Reproduce each of the lines word for word.

## Provided data
--------

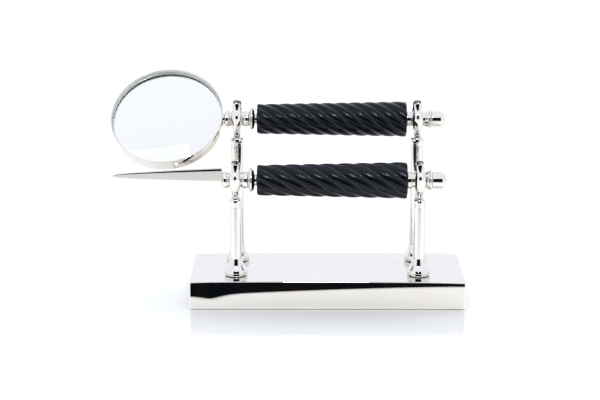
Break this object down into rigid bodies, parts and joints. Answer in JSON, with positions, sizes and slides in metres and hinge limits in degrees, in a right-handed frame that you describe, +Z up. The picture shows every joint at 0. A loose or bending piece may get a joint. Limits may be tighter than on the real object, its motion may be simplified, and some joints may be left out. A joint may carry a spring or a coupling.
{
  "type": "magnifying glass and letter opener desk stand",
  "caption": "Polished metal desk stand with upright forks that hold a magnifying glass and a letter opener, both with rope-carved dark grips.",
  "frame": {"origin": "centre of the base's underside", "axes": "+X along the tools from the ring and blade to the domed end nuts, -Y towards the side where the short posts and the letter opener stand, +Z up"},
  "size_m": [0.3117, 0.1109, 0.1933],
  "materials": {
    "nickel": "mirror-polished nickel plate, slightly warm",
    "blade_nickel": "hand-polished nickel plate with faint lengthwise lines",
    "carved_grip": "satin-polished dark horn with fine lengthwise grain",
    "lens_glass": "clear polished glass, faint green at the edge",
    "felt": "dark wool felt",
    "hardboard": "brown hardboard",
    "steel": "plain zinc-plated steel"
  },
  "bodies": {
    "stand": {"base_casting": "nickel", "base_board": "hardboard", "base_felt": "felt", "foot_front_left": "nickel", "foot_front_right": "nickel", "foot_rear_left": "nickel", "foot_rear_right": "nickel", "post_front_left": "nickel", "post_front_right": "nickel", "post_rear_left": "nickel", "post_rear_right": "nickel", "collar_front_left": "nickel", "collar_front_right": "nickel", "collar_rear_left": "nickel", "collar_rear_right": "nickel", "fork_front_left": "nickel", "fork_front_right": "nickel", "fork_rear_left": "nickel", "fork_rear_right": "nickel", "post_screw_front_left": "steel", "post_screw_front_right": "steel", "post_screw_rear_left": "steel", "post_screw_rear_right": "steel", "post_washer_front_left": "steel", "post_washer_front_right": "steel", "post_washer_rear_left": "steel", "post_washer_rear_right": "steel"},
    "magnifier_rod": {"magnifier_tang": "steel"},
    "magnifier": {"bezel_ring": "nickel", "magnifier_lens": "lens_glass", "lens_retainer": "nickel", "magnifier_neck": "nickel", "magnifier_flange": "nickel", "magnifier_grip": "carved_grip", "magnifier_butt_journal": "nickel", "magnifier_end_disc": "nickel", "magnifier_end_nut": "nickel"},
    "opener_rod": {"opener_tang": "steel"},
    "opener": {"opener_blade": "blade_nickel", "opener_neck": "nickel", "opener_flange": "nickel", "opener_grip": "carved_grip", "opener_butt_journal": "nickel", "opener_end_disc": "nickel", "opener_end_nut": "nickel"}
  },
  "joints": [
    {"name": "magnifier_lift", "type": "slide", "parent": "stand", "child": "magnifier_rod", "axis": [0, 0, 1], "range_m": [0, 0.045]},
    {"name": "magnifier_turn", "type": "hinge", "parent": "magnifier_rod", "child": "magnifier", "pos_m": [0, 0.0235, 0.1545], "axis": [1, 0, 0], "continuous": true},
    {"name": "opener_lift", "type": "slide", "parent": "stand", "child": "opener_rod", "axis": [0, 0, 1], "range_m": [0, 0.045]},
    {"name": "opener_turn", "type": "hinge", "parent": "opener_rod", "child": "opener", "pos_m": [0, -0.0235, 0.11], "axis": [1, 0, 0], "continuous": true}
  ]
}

--------

## Exercise solution
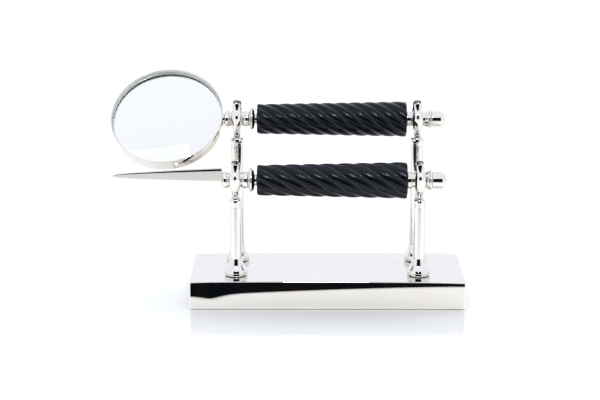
Break this object down into rigid bodies, parts and joints. Answer in JSON, with positions, sizes and slides in metres and hinge limits in degrees, in a right-handed frame that you describe, +Z up. The picture shows every joint at 0. A loose or bending piece may get a joint. Limits may be tighter than on the real object, its motion may be simplified, and some joints may be left out. A joint may carry a spring or a coupling.
{
  "type": "magnifying glass and letter opener desk stand",
  "caption": "Polished metal desk stand with upright forks that hold a magnifying glass and a letter opener, both with rope-carved dark grips.",
  "frame": {"origin": "centre of the base's underside", "axes": "+X along the tools from the ring and blade to the domed end nuts, -Y towards the side where the short posts and the letter opener stand, +Z up"},
  "size_m": [0.3117, 0.1109, 0.1933],
  "materials": {
    "nickel": "mirror-polished nickel plate, slightly warm",
    "blade_nickel": "hand-polished nickel plate with faint lengthwise lines",
    "carved_grip": "satin-polished dark horn with fine lengthwise grain",
    "lens_glass": "clear polished glass, faint green at the edge",
    "felt": "dark wool felt",
    "hardboard": "brown hardboard",
    "steel": "plain zinc-plated steel"
  },
  "bodies": {
    "stand": {"base_casting": "nickel", "base_board": "hardboard", "base_felt": "felt", "foot_front_left": "nickel", "foot_front_right": "nickel", "foot_rear_left": "nickel", "foot_rear_right": "nickel", "post_front_left": "nickel", "post_front_right": "nickel", "post_rear_left": "nickel", "post_rear_right": "nickel", "collar_front_left": "nickel", "collar_front_right": "nickel", "collar_rear_left": "nickel", "collar_rear_right": "nickel", "fork_front_left": "nickel", "fork_front_right": "nickel", "fork_rear_left": "nickel", "fork_rear_right": "nickel", "post_screw_front_left": "steel", "post_screw_front_right": "steel", "post_screw_rear_left": "steel", "post_screw_rear_right": "steel", "post_washer_front_left": "steel", "post_washer_front_right": "steel", "post_washer_rear_left": "steel", "post_washer_rear_right": "steel"},
    "magnifier_rod": {"magnifier_tang": "steel"},
    "magnifier": {"bezel_ring": "nickel", "magnifier_lens": "lens_glass", "lens_retainer": "nickel", "magnifier_neck": "nickel", "magnifier_flange": "nickel", "magnifier_grip": "carved_grip", "magnifier_butt_journal": "nickel", "magnifier_end_disc": "nickel", "magnifier_end_nut": "nickel"},
    "opener_rod": {"opener_tang": "steel"},
    "opener": {"opener_blade": "blade_nickel", "opener_neck": "nickel", "opener_flange": "nickel", "opener_grip": "carved_grip", "opener_butt_journal": "nickel", "opener_end_disc": "nickel", "opener_end_nut": "nickel"}
  },
  "joints": [
    {"name": "magnifier_lift", "type": "slide", "parent": "stand", "child": "magnifier_rod", "axis": [0, 0, 1], "range_m": [0, 0.045]},
    {"name": "magnifier_turn", "type": "hinge", "parent": "magnifier_rod", "child": "magnifier", "pos_m": [0, 0.0235, 0.1545], "axis": [1, 0, 0], "continuous": true},
    {"name": "opener_lift", "type": "slide", "parent": "stand", "child": "opener_rod", "axis": [0, 0, 1], "range_m": [0, 0.045]},
    {"name": "opener_turn", "type": "hinge", "parent": "opener_rod", "child": "opener", "pos_m": [0, -0.0235, 0.11], "axis": [1, 0, 0], "continuous": true}
  ]
}